SHORT PROBLEM:
Gather all lines in the entries below that include the word "follow".

EXTRACTED INFORMATION:
_ _ _

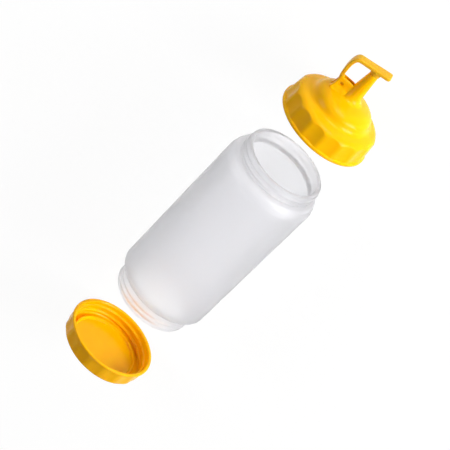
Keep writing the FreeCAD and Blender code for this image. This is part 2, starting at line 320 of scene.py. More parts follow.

_ _ _

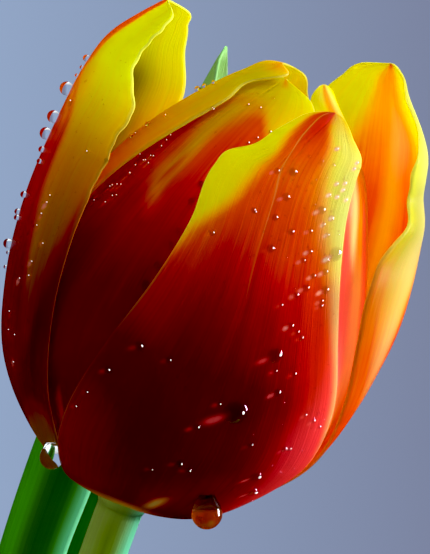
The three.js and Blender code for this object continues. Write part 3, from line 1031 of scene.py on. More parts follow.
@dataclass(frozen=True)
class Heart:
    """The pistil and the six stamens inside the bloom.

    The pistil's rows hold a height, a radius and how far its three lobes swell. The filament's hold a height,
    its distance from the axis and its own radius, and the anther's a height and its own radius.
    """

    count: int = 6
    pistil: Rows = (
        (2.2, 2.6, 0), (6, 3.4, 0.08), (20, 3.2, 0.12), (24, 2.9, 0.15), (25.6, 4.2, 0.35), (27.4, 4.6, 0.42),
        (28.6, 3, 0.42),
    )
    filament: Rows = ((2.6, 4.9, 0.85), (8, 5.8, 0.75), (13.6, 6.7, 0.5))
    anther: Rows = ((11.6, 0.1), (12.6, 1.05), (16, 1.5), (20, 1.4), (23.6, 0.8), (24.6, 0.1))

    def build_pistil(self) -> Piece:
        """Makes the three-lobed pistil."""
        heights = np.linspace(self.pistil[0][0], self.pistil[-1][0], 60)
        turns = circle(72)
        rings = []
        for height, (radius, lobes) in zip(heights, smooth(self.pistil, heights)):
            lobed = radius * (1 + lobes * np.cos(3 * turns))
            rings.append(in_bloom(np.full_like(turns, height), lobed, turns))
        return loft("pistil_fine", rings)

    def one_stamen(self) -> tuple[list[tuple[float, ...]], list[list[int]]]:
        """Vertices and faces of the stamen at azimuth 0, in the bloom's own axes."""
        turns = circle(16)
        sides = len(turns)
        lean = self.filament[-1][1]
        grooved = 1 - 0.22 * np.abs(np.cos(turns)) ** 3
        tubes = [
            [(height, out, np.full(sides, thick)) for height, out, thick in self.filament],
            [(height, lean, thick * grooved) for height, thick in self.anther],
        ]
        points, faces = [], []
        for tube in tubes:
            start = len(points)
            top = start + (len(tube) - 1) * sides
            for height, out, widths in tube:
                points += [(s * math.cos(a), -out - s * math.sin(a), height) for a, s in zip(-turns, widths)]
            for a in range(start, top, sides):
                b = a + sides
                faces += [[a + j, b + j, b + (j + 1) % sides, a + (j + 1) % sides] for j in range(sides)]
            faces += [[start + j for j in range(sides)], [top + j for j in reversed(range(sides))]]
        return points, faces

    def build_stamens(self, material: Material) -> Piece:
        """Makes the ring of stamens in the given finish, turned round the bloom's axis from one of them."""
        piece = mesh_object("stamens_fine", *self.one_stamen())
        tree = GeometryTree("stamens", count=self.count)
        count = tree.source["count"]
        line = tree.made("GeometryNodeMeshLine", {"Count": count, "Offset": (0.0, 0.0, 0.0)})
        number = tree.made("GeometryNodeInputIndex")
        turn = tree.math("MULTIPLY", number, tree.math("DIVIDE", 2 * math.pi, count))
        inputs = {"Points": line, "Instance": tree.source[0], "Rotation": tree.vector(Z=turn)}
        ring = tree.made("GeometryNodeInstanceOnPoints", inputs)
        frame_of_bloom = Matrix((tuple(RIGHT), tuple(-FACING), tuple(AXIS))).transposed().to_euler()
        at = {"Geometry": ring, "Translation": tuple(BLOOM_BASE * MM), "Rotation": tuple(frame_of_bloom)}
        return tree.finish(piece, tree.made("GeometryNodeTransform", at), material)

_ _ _

SOLUTION FOR THIS PROBLEM:
Keep writing the FreeCAD and Blender code for this image. This is part 2, starting at line 320 of scene.py. More parts follow.
The three.js and Blender code for this object continues. Write part 3, from line 1031 of scene.py on. More parts follow.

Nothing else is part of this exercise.